Read more on Medium (3 free articles a month): The return of reusable wine bottles
Wine Pick: Litwan, Pinot Noir Chalofe 2020
Tom Litwan’s Pinot Noirs from canton Aargau in north-central Switzerland borrow a good deal from Burgundy, but they have their own character, very successfully so. These are truly handcrafted wines, for Litwan works his 5.5 hectares and cellar virtually alone, with just a couple who share a job. His garage winery doesn’t have the space, nor does the winemaker have the time, to receive customers, so he outsources sales work. The wines, of which there are 11 in a normal year, are available in a small number of shops and restaurants - which clamour to carry them. To make just 15,000 bottles of wine a year and find them so in demand is the more remarkable because he does not come from a winemaking family and he discovered his dream job in Burgundy while training as a mason - and learning to drink good wine on the side.
He started making wine in 2006 and has been making biodynamic wines since 2010. Litwan is an artist when it comes to understanding the soil but also listening to the vintage. The result is younger wines that are not always easily accessible, older wines that can be exquisite. They sometimes have a nose that is initially stinky from the wild yeasts he uses, although this fades as they age. And when there is some reduction they can be fizzy on the tongue until the wine has been aerated. Carafing helps. When I bought a 2017 in 2022 he cautioned me that it was too young. “Best to wait.” I’m waiting.

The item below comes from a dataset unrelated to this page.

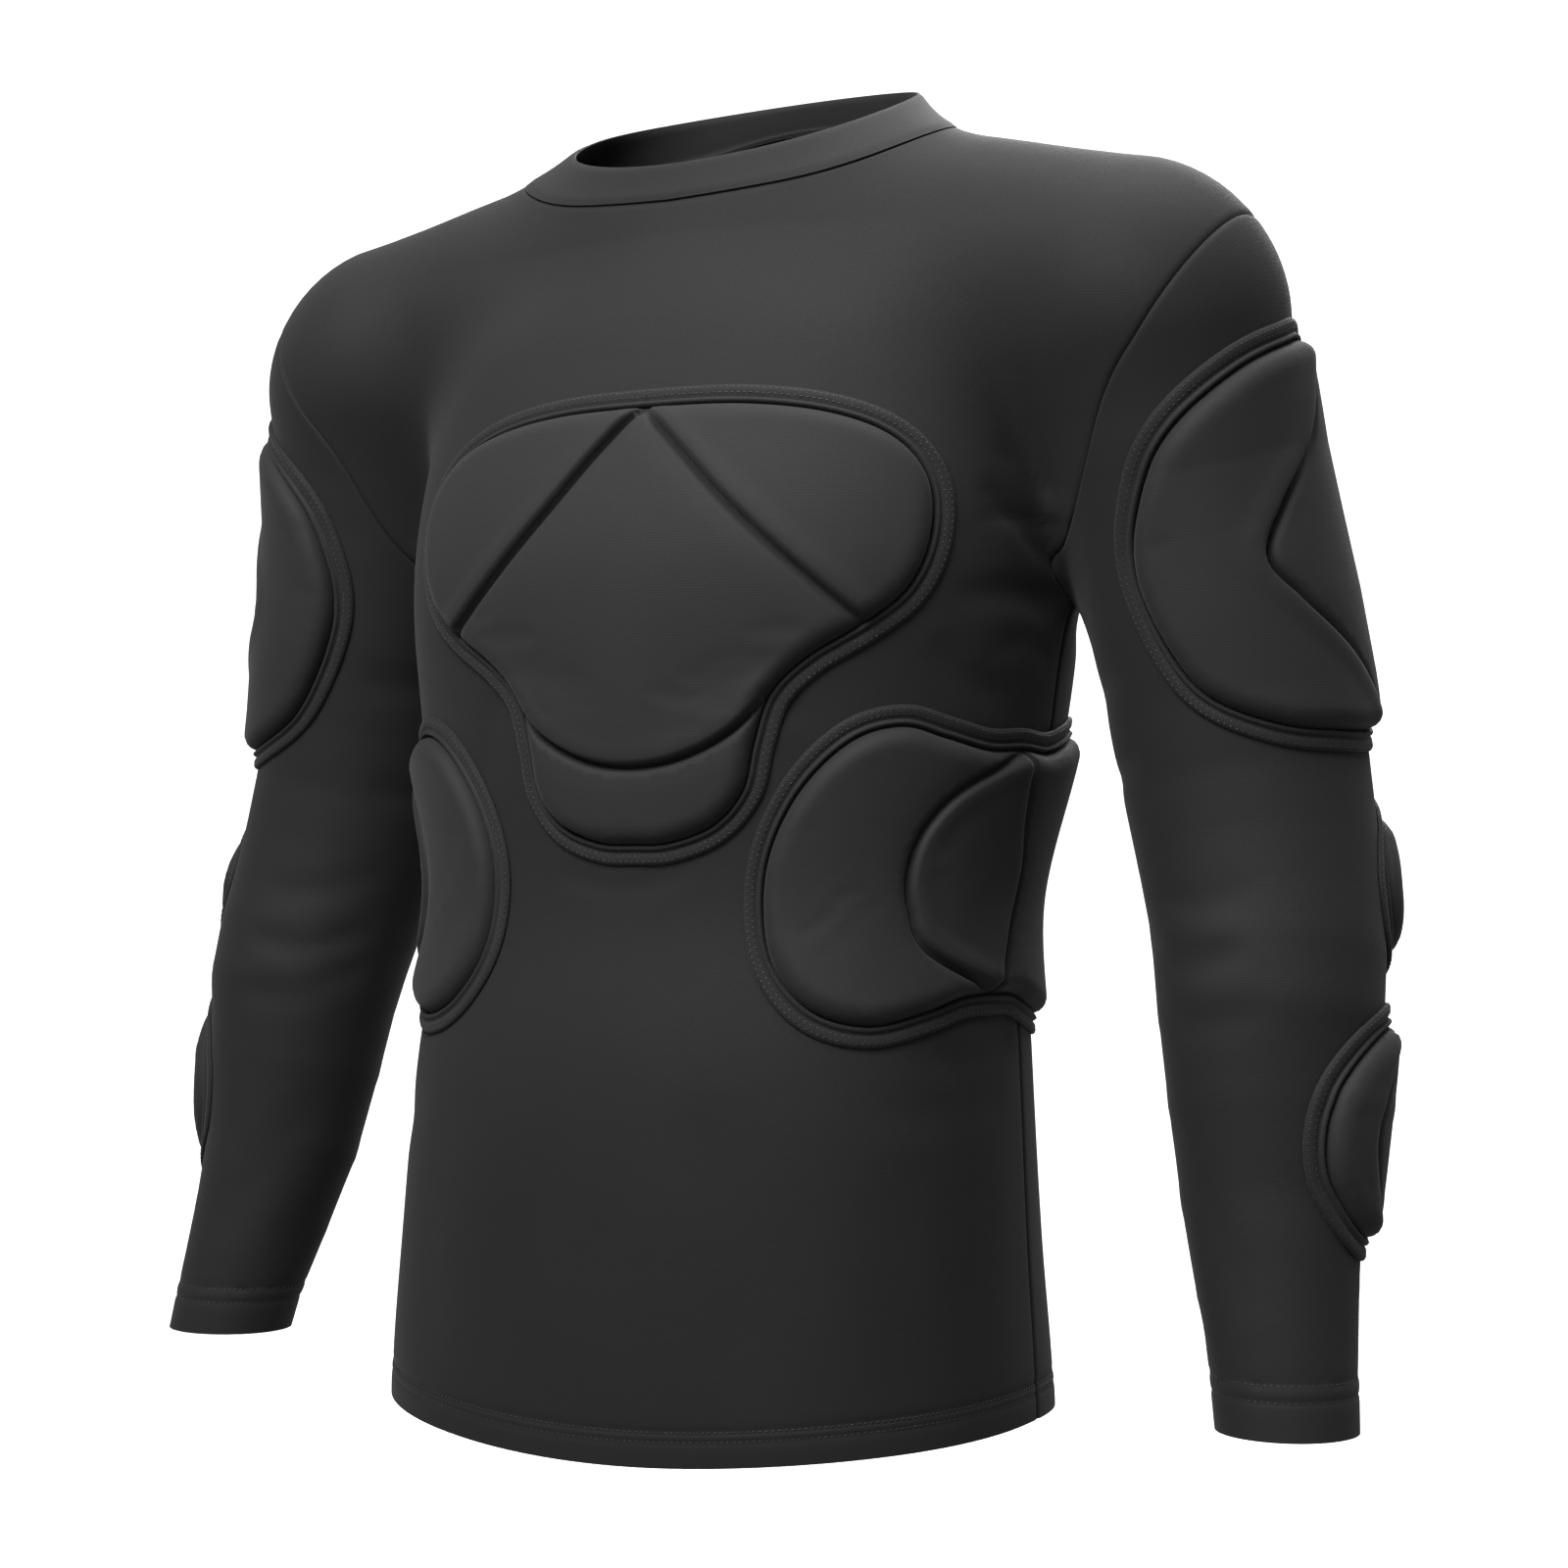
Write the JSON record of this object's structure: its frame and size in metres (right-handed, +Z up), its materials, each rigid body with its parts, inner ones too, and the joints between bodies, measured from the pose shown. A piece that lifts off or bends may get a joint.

My first encounter with his wines came at the Landhotel Hirschen restaurant and wine bar in nearby Erlinsbach, a slow food haven. I included the Thalheim Chalofe wine and a hike to the hotel in my book Wine Hiking Switzerland (Helvetiq, 2022). So I was excited when Cave SA in Gland offered a vertical tasting of 16 vintages of his Pinot Noir Chalofe, with the affable winemaker present to talk about each vintage. The group did not agree on favourites for each flight of three, so distinctively different are the wines, with fans of each. One of my own preferred wines was this 2020, still quite young. I also loved the reddish-brown 2007 and 2009, the lovely balance of the lightish-in-colour 2013 with its leather nose, the beautifully complex 2015 which reminded me most of fine burgundies. The name Chalofe comes from the eponymous vine parcel, a place with limestone and clay soil where there might once have been a lime kiln.

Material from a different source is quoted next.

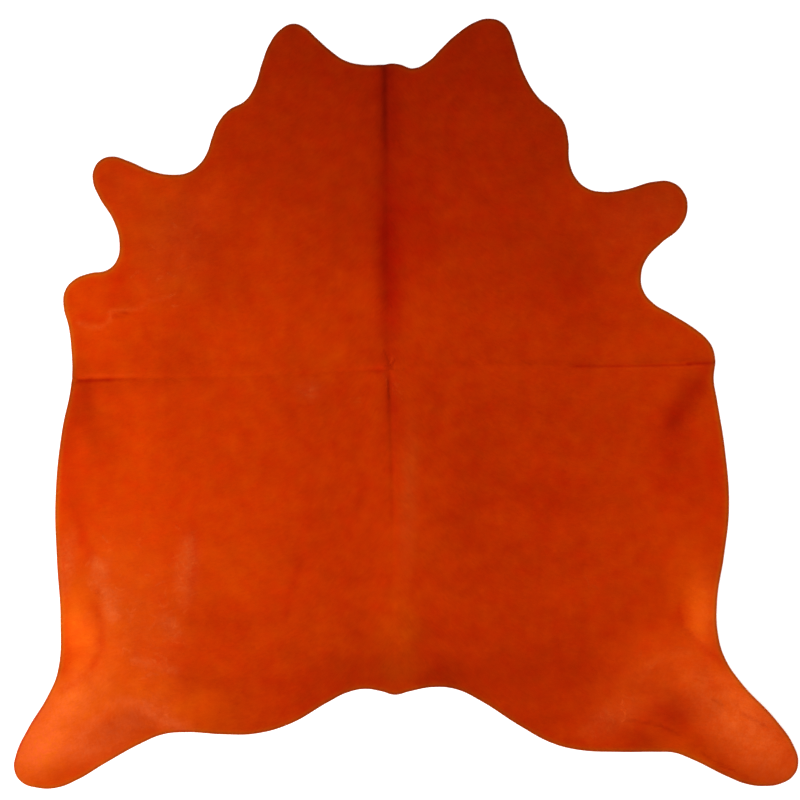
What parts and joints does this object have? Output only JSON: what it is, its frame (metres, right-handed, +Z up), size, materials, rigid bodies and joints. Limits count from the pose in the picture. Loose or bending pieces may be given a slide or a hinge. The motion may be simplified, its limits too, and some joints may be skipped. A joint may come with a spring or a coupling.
{
  "type": "dyed cowhide rug with its hair on",
  "caption": "Whole cowhide dyed orange with its short hair on, laid flat as a rug, with soft storage folds along the spine and across the middle.",
  "frame": {"origin": "middle of the hide's outline box, on the floor it lies on", "axes": "+Z up out of the hair side, +Y along the spine towards the neck, +X across the hide, to the right as seen from above"},
  "size_m": [2.1565, 2.1175, 0.0134],
  "materials": {
    "hair_hide": "short dyed orange hair lying flat, with a soft sheen, on tanned leather"
  },
  "bodies": {
    "root": {"hide": "hair_hide"}
  },
  "joints": []
}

The 2020 is less complex at the moment than some vintages but with fine balance and freshness. Fortunately it is a beauty because 2021 “was a mess” says the winemaker - he lost 80% of his harvest to weather problems. But 2022 was a “magic huge harvest”, a sunny year for his vines, and 2023 was “exceptional” and he’s back to focusing on making wines that are concentrated and rich, to be shared someday in the future.
Here & there
A compendium published on Medium. Ugly, lifespans, germs, circle-slash.
News, events
Divinum wine fair opens at the Sports Park in Morges Wednesday 20 March and runs through Sunday 25 March. Consider taking the train, with CFF/SBB special offers. The guest of honour this year is the 1855 Grand Cru Classé Medoc wines, with 18 of these Bordeaux wineries taking part. With 1,350 wines to sample, allow plenty of time!
Open cellar days take place in all six Swiss wine-producing regions in Spring. German-speaking Switzerland, Vaud and Geneva now provide details on the Swiss Wine Promotion page. Valais has theirs 9-11 May (a new English version of the web site will be launched before then). Ticino: 11-12 and 18-19 May for its two sub-regions. Neuchatel: 3-4 May. Santé!